The existing UK guidelines specify booster doses to people aged 50

vaccine representational Representational image

The panel advising the UK government on COVID vaccinations on Monday announced the booster programme should be extended to all persons aged 40 and above.

The Joint Committee on Vaccination and Immunisation (JCVI) said the booster dose should be given six months after the second dose.

The existing UK guidelines specify booster doses, six months after the second dose, to people aged 50 and above or people who are vulnerable to COVID, in addition to frontline workers and health workers.

The JCVI said people should be offered the Pfizer or Moderna jab as a booster, irrespective of which vaccine they received earlier.
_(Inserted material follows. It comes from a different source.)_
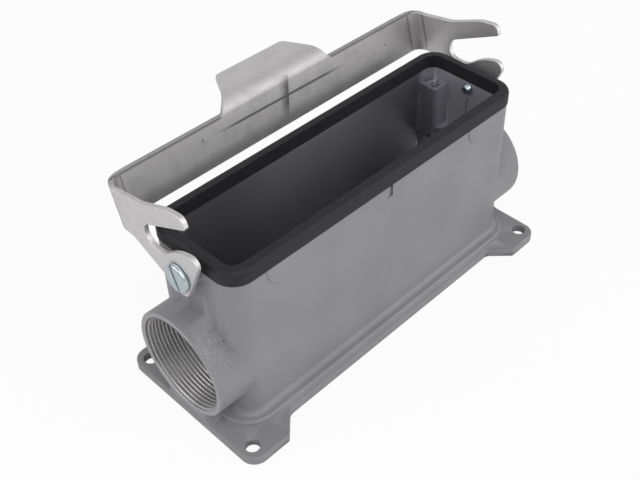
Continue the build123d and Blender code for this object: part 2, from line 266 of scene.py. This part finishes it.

The Guardian reported ministers “see the extension of boosters as a key element in efforts to mitigate the impact of COVID over the winter, with the number of booster jabs now picking up after a slow start”. The UK has administered 12.6 million booster doses to date.

Conservative party chairman Oliver Dowden told Sky News, “If you get the booster when the call comes, that is the biggest wall of defence that we have against COVID. I am confident that if we stick the course, people take the boosters when they are asked to do so, that vaccine wall will hold up and we will be able to have a decent Christmas this year.”

The JCVI also advised that teenagers in the 16-17 age group should take the second dose of the Pfizer vaccine.